Entries provided >>
* Start *

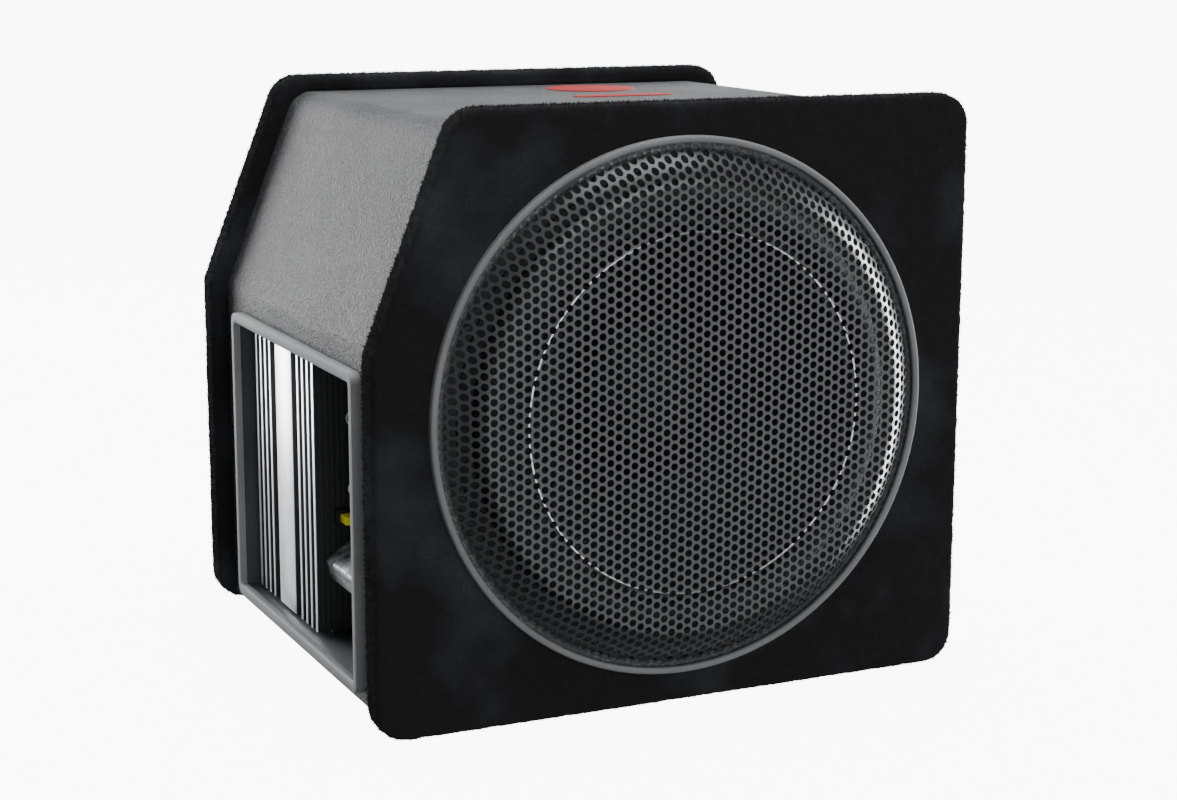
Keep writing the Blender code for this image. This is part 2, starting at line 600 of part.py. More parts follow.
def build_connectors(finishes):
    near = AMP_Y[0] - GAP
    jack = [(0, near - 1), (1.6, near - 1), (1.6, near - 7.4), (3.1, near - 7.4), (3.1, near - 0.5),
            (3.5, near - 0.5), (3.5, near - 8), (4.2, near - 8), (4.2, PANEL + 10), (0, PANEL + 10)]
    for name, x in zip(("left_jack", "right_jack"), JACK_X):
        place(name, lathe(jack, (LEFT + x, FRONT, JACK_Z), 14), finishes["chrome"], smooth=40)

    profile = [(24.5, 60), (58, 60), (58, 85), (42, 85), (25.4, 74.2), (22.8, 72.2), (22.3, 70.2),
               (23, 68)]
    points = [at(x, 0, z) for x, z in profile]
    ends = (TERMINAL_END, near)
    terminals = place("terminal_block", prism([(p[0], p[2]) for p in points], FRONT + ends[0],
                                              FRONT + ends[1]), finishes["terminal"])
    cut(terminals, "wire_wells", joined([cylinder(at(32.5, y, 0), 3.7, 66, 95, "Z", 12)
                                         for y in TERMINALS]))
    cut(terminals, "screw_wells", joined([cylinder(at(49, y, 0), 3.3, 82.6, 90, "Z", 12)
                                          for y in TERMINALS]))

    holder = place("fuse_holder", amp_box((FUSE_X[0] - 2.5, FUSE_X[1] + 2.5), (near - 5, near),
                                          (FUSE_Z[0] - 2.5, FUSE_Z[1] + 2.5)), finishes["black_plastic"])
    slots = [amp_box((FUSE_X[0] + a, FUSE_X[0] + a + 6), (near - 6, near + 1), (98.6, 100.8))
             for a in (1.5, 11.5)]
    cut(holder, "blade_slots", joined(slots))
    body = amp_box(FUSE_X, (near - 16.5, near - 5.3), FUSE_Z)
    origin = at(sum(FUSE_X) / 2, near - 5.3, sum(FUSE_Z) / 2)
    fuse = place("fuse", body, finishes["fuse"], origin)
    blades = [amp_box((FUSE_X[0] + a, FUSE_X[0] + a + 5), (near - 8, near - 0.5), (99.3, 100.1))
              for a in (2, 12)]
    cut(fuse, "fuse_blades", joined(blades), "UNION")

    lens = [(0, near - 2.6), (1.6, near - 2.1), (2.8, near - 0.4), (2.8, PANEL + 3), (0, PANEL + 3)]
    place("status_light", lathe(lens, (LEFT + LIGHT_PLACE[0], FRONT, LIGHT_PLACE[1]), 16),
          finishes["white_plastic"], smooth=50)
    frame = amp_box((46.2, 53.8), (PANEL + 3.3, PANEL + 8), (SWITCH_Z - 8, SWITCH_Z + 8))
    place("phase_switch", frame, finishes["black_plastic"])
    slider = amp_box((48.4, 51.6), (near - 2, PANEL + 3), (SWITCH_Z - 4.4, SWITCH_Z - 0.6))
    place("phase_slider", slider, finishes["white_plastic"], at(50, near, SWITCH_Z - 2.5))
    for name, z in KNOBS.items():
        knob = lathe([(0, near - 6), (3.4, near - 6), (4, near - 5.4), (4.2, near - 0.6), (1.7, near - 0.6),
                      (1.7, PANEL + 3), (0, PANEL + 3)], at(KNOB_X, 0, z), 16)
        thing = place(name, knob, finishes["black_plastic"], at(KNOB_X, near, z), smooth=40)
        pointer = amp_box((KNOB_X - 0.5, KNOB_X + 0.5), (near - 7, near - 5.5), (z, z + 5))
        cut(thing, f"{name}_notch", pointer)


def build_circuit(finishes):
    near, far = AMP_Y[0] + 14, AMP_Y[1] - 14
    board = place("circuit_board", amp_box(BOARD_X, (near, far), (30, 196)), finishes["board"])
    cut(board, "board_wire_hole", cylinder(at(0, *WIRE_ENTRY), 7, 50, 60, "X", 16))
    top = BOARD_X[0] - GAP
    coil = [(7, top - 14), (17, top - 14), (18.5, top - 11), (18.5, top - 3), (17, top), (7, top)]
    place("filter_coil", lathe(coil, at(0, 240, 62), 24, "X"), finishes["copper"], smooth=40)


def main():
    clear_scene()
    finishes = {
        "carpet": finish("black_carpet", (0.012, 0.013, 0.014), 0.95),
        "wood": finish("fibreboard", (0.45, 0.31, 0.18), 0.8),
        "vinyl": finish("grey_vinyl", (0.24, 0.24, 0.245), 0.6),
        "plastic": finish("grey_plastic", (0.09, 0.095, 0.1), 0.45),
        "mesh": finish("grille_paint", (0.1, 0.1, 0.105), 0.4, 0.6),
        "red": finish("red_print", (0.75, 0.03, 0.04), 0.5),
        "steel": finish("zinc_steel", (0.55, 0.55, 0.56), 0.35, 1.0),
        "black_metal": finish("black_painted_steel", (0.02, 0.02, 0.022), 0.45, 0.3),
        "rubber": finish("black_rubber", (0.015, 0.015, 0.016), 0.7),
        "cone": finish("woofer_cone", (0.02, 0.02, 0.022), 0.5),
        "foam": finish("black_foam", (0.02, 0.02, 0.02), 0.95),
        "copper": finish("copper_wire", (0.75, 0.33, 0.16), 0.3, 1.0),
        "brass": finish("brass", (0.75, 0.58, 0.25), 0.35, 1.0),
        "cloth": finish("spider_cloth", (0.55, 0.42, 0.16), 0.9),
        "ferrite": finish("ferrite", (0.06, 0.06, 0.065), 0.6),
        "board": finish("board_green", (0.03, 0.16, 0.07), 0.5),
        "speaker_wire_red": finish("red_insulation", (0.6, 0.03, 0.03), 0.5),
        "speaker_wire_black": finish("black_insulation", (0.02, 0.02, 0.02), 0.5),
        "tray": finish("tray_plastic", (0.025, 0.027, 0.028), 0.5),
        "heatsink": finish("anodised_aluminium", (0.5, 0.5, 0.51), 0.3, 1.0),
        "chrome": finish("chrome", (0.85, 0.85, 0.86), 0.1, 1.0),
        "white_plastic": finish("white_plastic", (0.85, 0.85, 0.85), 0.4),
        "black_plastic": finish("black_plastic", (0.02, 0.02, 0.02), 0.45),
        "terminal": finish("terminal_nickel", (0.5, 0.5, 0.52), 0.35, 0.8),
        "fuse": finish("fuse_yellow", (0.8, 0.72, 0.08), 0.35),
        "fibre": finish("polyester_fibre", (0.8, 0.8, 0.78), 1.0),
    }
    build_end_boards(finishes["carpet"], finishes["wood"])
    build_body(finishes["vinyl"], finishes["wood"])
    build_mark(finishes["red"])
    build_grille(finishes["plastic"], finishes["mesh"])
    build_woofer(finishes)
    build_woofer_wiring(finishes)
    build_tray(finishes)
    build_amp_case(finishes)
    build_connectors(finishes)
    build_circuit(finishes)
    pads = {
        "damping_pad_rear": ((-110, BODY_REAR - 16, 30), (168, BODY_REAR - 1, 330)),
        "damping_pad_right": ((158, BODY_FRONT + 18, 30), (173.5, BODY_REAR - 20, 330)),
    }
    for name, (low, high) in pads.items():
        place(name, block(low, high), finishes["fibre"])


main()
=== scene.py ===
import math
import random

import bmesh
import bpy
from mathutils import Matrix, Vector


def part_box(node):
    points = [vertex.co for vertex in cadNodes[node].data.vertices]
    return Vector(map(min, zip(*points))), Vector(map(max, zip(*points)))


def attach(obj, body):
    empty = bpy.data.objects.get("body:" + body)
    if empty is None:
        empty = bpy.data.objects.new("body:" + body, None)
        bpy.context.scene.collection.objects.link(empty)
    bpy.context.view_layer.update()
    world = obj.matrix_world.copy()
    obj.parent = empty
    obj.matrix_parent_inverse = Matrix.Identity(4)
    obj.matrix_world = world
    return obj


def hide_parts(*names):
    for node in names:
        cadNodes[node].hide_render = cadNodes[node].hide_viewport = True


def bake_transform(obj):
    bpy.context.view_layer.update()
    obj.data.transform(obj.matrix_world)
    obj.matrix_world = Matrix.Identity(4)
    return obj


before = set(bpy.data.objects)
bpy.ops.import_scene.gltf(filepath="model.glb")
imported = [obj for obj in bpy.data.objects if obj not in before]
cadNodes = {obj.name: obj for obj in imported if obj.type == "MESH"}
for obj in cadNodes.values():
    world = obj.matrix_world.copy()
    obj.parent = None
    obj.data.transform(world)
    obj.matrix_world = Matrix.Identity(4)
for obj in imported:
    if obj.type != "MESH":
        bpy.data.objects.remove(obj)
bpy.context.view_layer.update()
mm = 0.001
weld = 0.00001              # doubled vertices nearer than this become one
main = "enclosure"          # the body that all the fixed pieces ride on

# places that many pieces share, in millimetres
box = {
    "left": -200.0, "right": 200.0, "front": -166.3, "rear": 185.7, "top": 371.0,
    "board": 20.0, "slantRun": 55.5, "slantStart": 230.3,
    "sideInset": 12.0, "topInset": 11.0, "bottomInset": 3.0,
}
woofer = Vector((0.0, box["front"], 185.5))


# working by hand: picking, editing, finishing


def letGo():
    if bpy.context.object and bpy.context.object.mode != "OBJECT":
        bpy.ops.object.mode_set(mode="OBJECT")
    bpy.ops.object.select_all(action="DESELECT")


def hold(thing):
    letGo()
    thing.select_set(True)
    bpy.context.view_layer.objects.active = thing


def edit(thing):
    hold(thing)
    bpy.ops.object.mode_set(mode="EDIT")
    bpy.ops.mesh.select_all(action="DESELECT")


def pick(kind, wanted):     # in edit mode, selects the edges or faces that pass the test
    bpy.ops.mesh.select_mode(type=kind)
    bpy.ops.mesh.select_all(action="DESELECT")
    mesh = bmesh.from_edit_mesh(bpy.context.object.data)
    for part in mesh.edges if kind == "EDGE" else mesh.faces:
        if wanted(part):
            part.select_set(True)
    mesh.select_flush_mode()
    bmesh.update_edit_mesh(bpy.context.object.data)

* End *
* Start *

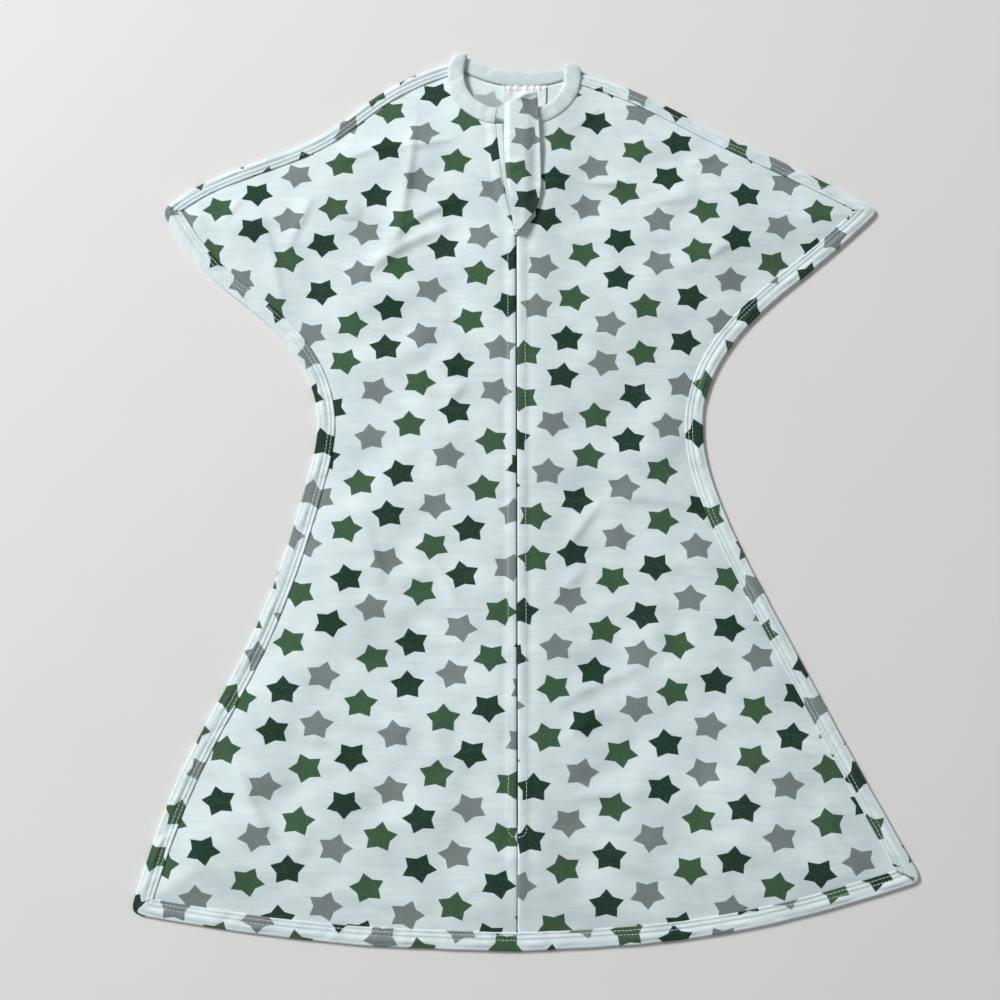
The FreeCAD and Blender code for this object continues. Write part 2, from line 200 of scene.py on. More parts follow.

* End *

Exercise description >> Return the lines from the line with "obj.parent = None" through the line with "bmesh.update_edit_mesh(bpy.context.object.data)", inclusive, exactly as they stand, and nothing else.

Full output >>
    obj.parent = None
    obj.data.transform(world)
    obj.matrix_world = Matrix.Identity(4)
for obj in imported:
    if obj.type != "MESH":
        bpy.data.objects.remove(obj)
bpy.context.view_layer.update()
mm = 0.001
weld = 0.00001              # doubled vertices nearer than this become one
main = "enclosure"          # the body that all the fixed pieces ride on

# places that many pieces share, in millimetres
box = {
    "left": -200.0, "right": 200.0, "front": -166.3, "rear": 185.7, "top": 371.0,
    "board": 20.0, "slantRun": 55.5, "slantStart": 230.3,
    "sideInset": 12.0, "topInset": 11.0, "bottomInset": 3.0,
}
woofer = Vector((0.0, box["front"], 185.5))


# working by hand: picking, editing, finishing


def letGo():
    if bpy.context.object and bpy.context.object.mode != "OBJECT":
        bpy.ops.object.mode_set(mode="OBJECT")
    bpy.ops.object.select_all(action="DESELECT")


def hold(thing):
    letGo()
    thing.select_set(True)
    bpy.context.view_layer.objects.active = thing


def edit(thing):
    hold(thing)
    bpy.ops.object.mode_set(mode="EDIT")
    bpy.ops.mesh.select_all(action="DESELECT")


def pick(kind, wanted):     # in edit mode, selects the edges or faces that pass the test
    bpy.ops.mesh.select_mode(type=kind)
    bpy.ops.mesh.select_all(action="DESELECT")
    mesh = bmesh.from_edit_mesh(bpy.context.object.data)
    for part in mesh.edges if kind == "EDGE" else mesh.faces:
        if wanted(part):
            part.select_set(True)
    mesh.select_flush_mode()
    bmesh.update_edit_mesh(bpy.context.object.data)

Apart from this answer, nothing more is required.